THE succession planning at the SFA continues apace – for players if not managers. It wasn’t long ago that the idea of Scot Gemmill stepping up from his Scotland Under-21 post to replace Gordon Strachan in the hot seat for the full national team was thought to be gaining currency, but here the 47-year-old was at Hampden, dutifully naming his squad for next Friday’s qualifying trip to Andorra. That is the same night Alex McLeish takes charge of the maiden match in his second stint with Scotland, having asserted his primacy over a couple of Gemmill’s key players.

Certain nations across the globe, not least of them England, have prospered by promoting from within – Craig Brown once did likewise when stepping up as our Under-21 boss – but Gemmill is aware that profile goes a long way right now when it comes to landing the top job in the country. And he quite simply doesn’t have it. As flattered as he was to be talked up, Gemmill insists he is happy with the job he has got.

“It’s the national team and I understand there is a huge interest in it,” said Gemmill. “I was very flattered and hopefully it shows the work I have done at youth-team level is recognised in some way. Mind you, I think everyone was the favourite at one point! Everybody just wants the national team to do well. They have made their decision and everybody is trying to help the manager and staff achieve that.

“You know as well as I do, a lot goes into the mix,” he added. “I would have to say my profile is not high. I’m not perceived that way right now but I’m working very hard to help the young players. There are very, very few coaches in the world - literally a handful - who can choose where they work. I’m not one of them.

“But I think I’ve got a great job, I really do. I’m more appreciative of my job now than ever before. To work with the best young players in the country, it’s a really good job. I’m really fortunate in that way. I’m really looking forward to carrying on.”

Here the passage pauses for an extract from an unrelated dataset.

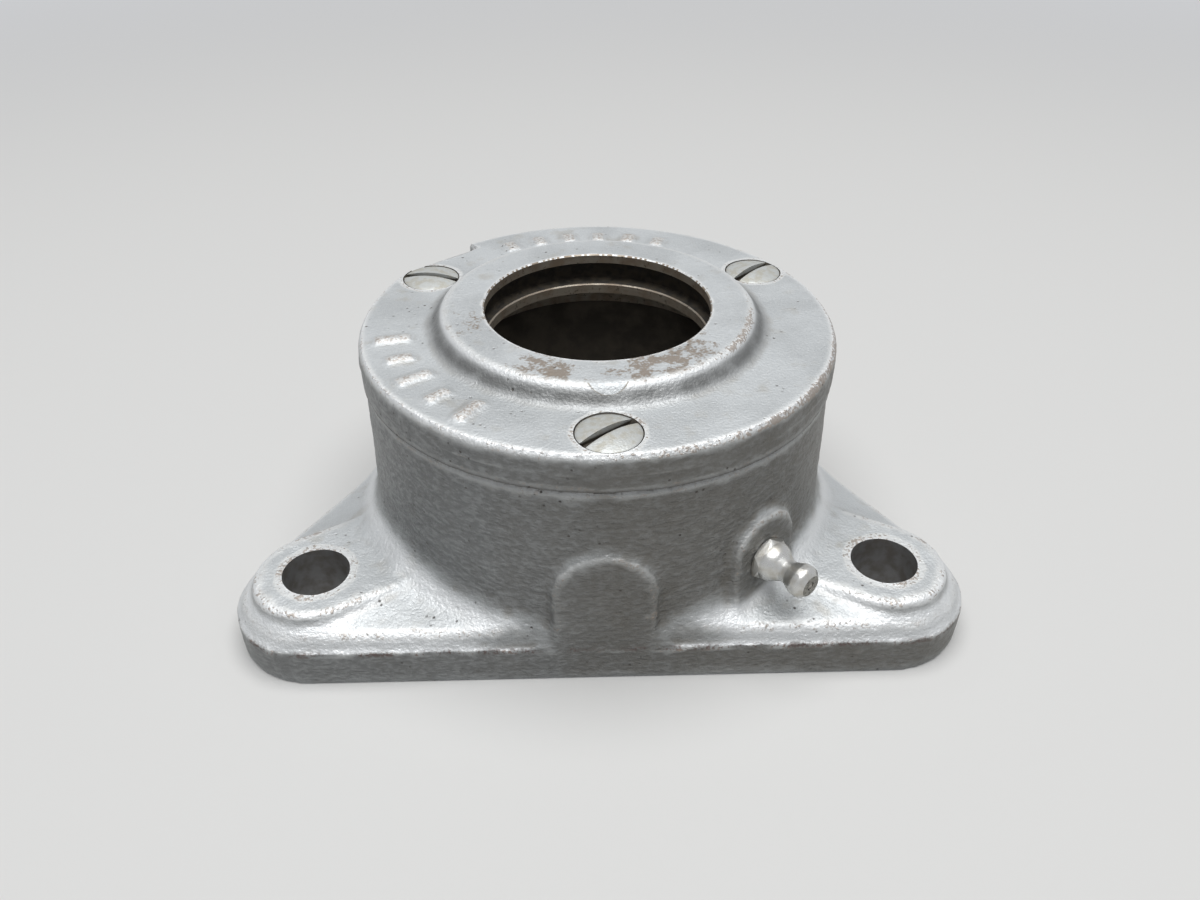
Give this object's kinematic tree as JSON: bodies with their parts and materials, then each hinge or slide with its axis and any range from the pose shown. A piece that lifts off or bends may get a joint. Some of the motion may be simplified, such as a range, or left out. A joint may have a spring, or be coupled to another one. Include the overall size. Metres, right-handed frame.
{
  "type": "bearing housing",
  "caption": "Cast flanged bearing housing with a round body, a screwed end cover with a seal groove, bolt pads and a straight grease nipple with a spring-loaded check ball.",
  "frame": {"origin": "on the shaft axis, in the plane of the mounting face", "axes": "+Z along the shaft axis towards the end cover, +X along the straight front edge of the flange, -Y to the front"},
  "size_m": [0.144, 0.1289, 0.0553],
  "materials": {
    "painted_casting": "cast iron in aged silver-grey paint, orange-peel cast skin, worn to brown metal on the rims",
    "gasket_paper": "oil-soaked dark gasket paper",
    "screw_steel": "dull plated steel with thin paint and dirt round the head",
    "nipple_steel": "plated steel, paint worn to bright metal",
    "ball_steel": "bright steel ball dulled by old grease",
    "spring_steel": "drawn spring wire"
  },
  "bodies": {
    "housing": {"housing_body": "painted_casting", "cover_gasket": "gasket_paper", "end_cover": "painted_casting", "cover_screw_front": "screw_steel", "cover_screw_rear_right": "screw_steel", "cover_screw_rear_left": "screw_steel", "grease_nipple_body": "nipple_steel", "grease_check_spring": "spring_steel"},
    "check_ball": {"grease_check_ball": "ball_steel"}
  },
  "joints": [
    {"name": "check_ball_slide", "type": "slide", "parent": "housing", "child": "check_ball", "axis": [-0.6293, 0.7771, 0], "range_m": [0, 0.0008], "stiffness_N_per_m": 300, "springref_m": -0.0005, "deforming": ["grease_check_spring"]}
  ]
}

Losing players to the top team is both a drain for an Under-21 manager and a sign that he is doing his job correctly. This time around, the two young men in question are Oli McBurnie, the on-loan Barnsley striker who was recently made Championship player of the month for February, and Scott McKenna, the Aberdeen centre half. Both were included in Alex McLeish’s squad for the friendly against Costa Rica, with Gemmill yesterday drafting in three recruits of his own in the form of Dundee United goalkeeper Josh Donaldson, Robbie Muirhead of MK Dons and exciting Chelsea winger Harvey St Clair. Such is the chance for a new broom with the full national team, some might suggest Gemmill is fortunate still to have the services of John Souttar of Hearts, Greg Docherty of Rangers and Lewis Morgan, of Celtic, on-loan at St Mirren.

“Could Alex have taken more?” said Gemmill. “Absolutely, and don’t think for a minute that I could have stopped him. That is the nature of the beast, that is why the Scotland Under-21 squad exists, doesn’t it? To try to get players ready to play. There will be no complaints in that regard, not at all. Alex has got Peter Grant who has been with the 21s. And he has already shown a real interest in the youth teams himself too. Not only with the Under-21s, but the Under-19s and the Under-17s as well, he is prepared to dig deep and go and attend games.”

St Clair was born in London but, unlike Scott McTominay, has already appeared for Scotland at Under-17 and Under-19 level. “If you come and play for the Scotland Under-17s in a tornado in Ireland you’ve got to be keen,” he said.